For each line in the data below that holds "parts", return a copy.
══════════
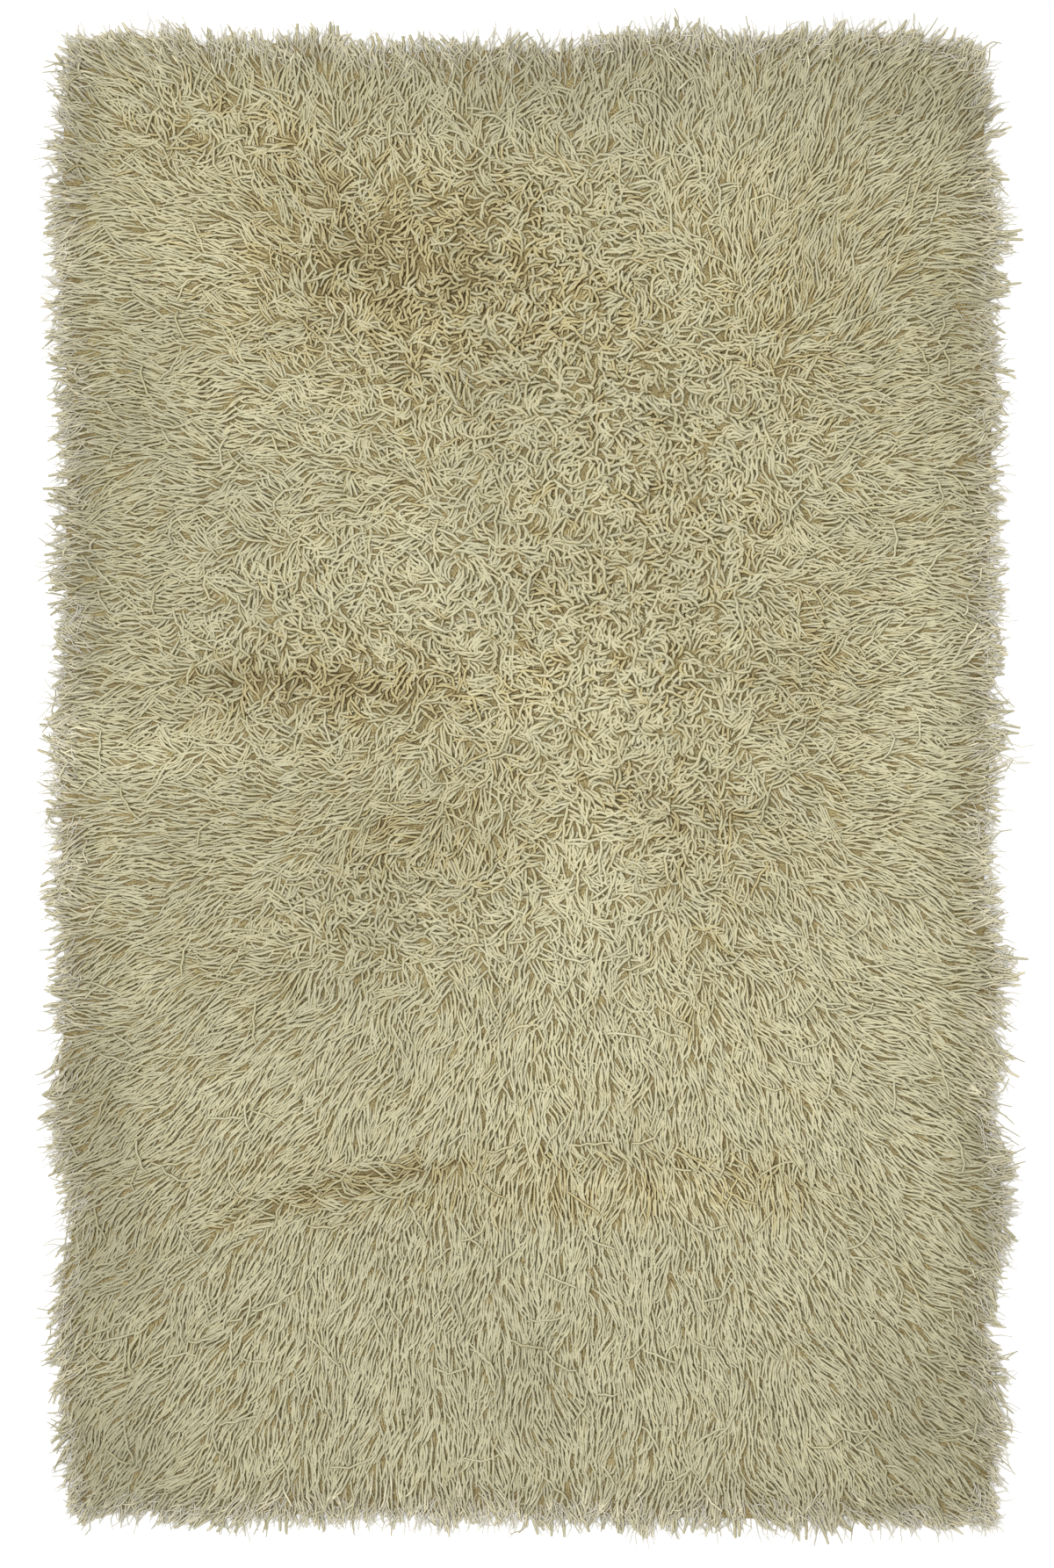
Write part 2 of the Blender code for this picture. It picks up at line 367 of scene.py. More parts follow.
def fibres_at(place, fibre_scale, patch_scale, contrast):
    """The tone and the height of the wool's fibres at a place."""
    made = node(place.tree, "ShaderNodeGroup", node_tree=wool_fibre)
    feed(made.inputs["Place"], place)
    feed(made.inputs["Fibre Scale"], fibre_scale)
    feed(made.inputs["Patch Scale"], patch_scale)
    feed(made.inputs["Contrast"], contrast)
    return Wire(made.outputs["Tone"]), Wire(made.outputs["Height"])


def finish_wool(shader, base, height, bump_depth, bump_strength, roughness, gloss=0.5):
    """Gives a wool's shader its colour, its relief and its dull surface."""
    bump = {"Height": height, "Distance": bump_depth, "Strength": bump_strength}
    feed(shader["Base Color"], base)
    feed(shader["Normal"], wire(height.tree, "ShaderNodeBump", "Normal", bump))
    feed(shader["Roughness"], roughness)
    feed(shader["Specular IOR Level"], gloss)


def ground_cloth_material():
    """Plain weave crossed by rows of knots, drawn from the cloth's own place across and along the rug."""
    material, tree, shader = new_material("ground_cloth_wool")
    place = wire(tree, "ShaderNodeTexCoord", "Object")
    axes = parts(place)
    warp = maths("SINE", axes["X"] * (math.tau / WARP_PITCH))
    row = maths("SINE", axes["Y"] * (math.tau / KNOT_ROW_PITCH))
    knots = row * KNOT_RELIEF + warp * WARP_RELIEF + 0.5
    tone, fibres = fibres_at(place, fibre_scale=420.0, patch_scale=9.0, contrast=0.45)
    base = scaled(mixed(knots, CLOTH_COLOUR, KNOT_COLOUR), tone)
    height = knots + fibres * FIBRE_RELIEF
    finish_wool(shader, base, height, bump_depth=0.0016, bump_strength=0.8, roughness=0.95)
    return material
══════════
Worked answer:
Write part 2 of the Blender code for this picture. It picks up at line 367 of scene.py. More parts follow.
    axes = parts(place)